---------- Supplied material ----------
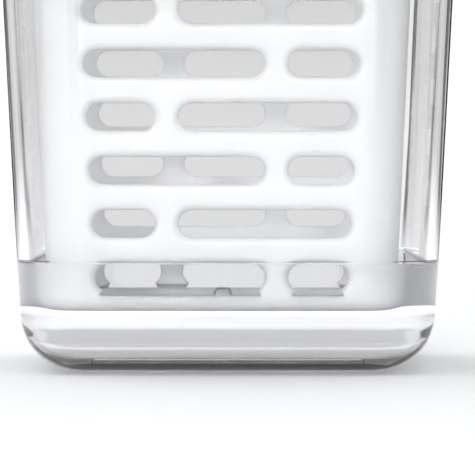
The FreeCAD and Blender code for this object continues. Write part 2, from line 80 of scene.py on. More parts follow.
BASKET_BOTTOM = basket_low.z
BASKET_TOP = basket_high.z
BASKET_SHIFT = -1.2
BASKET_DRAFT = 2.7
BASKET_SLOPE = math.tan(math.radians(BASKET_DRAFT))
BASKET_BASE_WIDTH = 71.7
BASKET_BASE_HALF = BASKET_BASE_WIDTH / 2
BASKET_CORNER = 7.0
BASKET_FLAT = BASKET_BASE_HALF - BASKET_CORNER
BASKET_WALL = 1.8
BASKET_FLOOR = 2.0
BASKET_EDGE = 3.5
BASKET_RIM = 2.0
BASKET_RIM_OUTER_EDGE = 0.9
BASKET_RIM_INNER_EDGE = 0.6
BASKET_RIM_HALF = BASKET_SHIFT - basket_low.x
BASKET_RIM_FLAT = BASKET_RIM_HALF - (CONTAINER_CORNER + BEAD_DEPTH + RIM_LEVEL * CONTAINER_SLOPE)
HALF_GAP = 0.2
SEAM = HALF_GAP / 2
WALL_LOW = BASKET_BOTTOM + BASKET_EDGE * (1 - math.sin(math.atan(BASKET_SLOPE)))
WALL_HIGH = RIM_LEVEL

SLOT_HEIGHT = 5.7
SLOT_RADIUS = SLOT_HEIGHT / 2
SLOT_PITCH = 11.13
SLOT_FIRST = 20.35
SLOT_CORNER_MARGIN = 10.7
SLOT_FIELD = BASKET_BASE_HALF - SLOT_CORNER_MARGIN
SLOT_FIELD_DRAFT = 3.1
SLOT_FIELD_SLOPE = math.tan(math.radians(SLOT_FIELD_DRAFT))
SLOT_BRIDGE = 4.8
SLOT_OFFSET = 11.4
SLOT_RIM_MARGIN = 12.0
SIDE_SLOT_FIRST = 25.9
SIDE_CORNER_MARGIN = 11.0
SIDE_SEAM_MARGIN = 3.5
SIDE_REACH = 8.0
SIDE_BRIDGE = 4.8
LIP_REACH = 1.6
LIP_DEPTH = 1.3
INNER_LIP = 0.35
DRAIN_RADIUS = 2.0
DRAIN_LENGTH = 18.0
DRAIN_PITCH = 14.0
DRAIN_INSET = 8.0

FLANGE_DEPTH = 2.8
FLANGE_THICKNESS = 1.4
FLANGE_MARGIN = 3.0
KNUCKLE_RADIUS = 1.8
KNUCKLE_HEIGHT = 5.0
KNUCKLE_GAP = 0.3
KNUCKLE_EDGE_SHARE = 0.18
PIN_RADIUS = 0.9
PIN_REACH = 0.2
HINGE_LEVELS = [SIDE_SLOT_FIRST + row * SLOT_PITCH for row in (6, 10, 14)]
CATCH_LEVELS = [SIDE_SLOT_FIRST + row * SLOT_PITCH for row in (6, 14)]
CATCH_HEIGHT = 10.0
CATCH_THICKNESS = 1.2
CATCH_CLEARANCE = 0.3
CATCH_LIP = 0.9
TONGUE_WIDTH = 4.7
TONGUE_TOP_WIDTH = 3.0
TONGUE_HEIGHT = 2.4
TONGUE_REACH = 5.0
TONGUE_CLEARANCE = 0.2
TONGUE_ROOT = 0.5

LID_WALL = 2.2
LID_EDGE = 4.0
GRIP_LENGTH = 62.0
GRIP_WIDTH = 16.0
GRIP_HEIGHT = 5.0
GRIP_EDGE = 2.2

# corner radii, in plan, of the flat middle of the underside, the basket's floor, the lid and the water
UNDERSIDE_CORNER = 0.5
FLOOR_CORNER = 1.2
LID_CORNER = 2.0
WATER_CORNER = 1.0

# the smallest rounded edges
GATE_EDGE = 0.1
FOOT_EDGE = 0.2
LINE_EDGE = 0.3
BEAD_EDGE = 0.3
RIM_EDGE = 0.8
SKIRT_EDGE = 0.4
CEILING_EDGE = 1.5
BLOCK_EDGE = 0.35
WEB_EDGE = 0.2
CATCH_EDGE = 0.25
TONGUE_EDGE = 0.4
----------
• Job:
Write the listing out again, exactly as shown above.

• Written response:
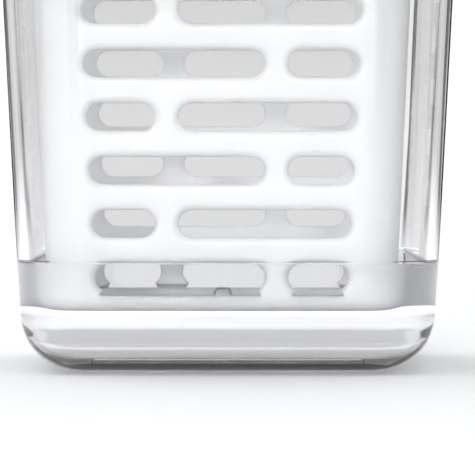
The FreeCAD and Blender code for this object continues. Write part 2, from line 80 of scene.py on. More parts follow.
BASKET_BOTTOM = basket_low.z
BASKET_TOP = basket_high.z
BASKET_SHIFT = -1.2
BASKET_DRAFT = 2.7
BASKET_SLOPE = math.tan(math.radians(BASKET_DRAFT))
BASKET_BASE_WIDTH = 71.7
BASKET_BASE_HALF = BASKET_BASE_WIDTH / 2
BASKET_CORNER = 7.0
BASKET_FLAT = BASKET_BASE_HALF - BASKET_CORNER
BASKET_WALL = 1.8
BASKET_FLOOR = 2.0
BASKET_EDGE = 3.5
BASKET_RIM = 2.0
BASKET_RIM_OUTER_EDGE = 0.9
BASKET_RIM_INNER_EDGE = 0.6
BASKET_RIM_HALF = BASKET_SHIFT - basket_low.x
BASKET_RIM_FLAT = BASKET_RIM_HALF - (CONTAINER_CORNER + BEAD_DEPTH + RIM_LEVEL * CONTAINER_SLOPE)
HALF_GAP = 0.2
SEAM = HALF_GAP / 2
WALL_LOW = BASKET_BOTTOM + BASKET_EDGE * (1 - math.sin(math.atan(BASKET_SLOPE)))
WALL_HIGH = RIM_LEVEL

SLOT_HEIGHT = 5.7
SLOT_RADIUS = SLOT_HEIGHT / 2
SLOT_PITCH = 11.13
SLOT_FIRST = 20.35
SLOT_CORNER_MARGIN = 10.7
SLOT_FIELD = BASKET_BASE_HALF - SLOT_CORNER_MARGIN
SLOT_FIELD_DRAFT = 3.1
SLOT_FIELD_SLOPE = math.tan(math.radians(SLOT_FIELD_DRAFT))
SLOT_BRIDGE = 4.8
SLOT_OFFSET = 11.4
SLOT_RIM_MARGIN = 12.0
SIDE_SLOT_FIRST = 25.9
SIDE_CORNER_MARGIN = 11.0
SIDE_SEAM_MARGIN = 3.5
SIDE_REACH = 8.0
SIDE_BRIDGE = 4.8
LIP_REACH = 1.6
LIP_DEPTH = 1.3
INNER_LIP = 0.35
DRAIN_RADIUS = 2.0
DRAIN_LENGTH = 18.0
DRAIN_PITCH = 14.0
DRAIN_INSET = 8.0

FLANGE_DEPTH = 2.8
FLANGE_THICKNESS = 1.4
FLANGE_MARGIN = 3.0
KNUCKLE_RADIUS = 1.8
KNUCKLE_HEIGHT = 5.0
KNUCKLE_GAP = 0.3
KNUCKLE_EDGE_SHARE = 0.18
PIN_RADIUS = 0.9
PIN_REACH = 0.2
HINGE_LEVELS = [SIDE_SLOT_FIRST + row * SLOT_PITCH for row in (6, 10, 14)]
CATCH_LEVELS = [SIDE_SLOT_FIRST + row * SLOT_PITCH for row in (6, 14)]
CATCH_HEIGHT = 10.0
CATCH_THICKNESS = 1.2
CATCH_CLEARANCE = 0.3
CATCH_LIP = 0.9
TONGUE_WIDTH = 4.7
TONGUE_TOP_WIDTH = 3.0
TONGUE_HEIGHT = 2.4
TONGUE_REACH = 5.0
TONGUE_CLEARANCE = 0.2
TONGUE_ROOT = 0.5

LID_WALL = 2.2
LID_EDGE = 4.0
GRIP_LENGTH = 62.0
GRIP_WIDTH = 16.0
GRIP_HEIGHT = 5.0
GRIP_EDGE = 2.2

# corner radii, in plan, of the flat middle of the underside, the basket's floor, the lid and the water
UNDERSIDE_CORNER = 0.5
FLOOR_CORNER = 1.2
LID_CORNER = 2.0
WATER_CORNER = 1.0

# the smallest rounded edges
GATE_EDGE = 0.1
FOOT_EDGE = 0.2
LINE_EDGE = 0.3
BEAD_EDGE = 0.3
RIM_EDGE = 0.8
SKIRT_EDGE = 0.4
CEILING_EDGE = 1.5
BLOCK_EDGE = 0.35
WEB_EDGE = 0.2
CATCH_EDGE = 0.25
TONGUE_EDGE = 0.4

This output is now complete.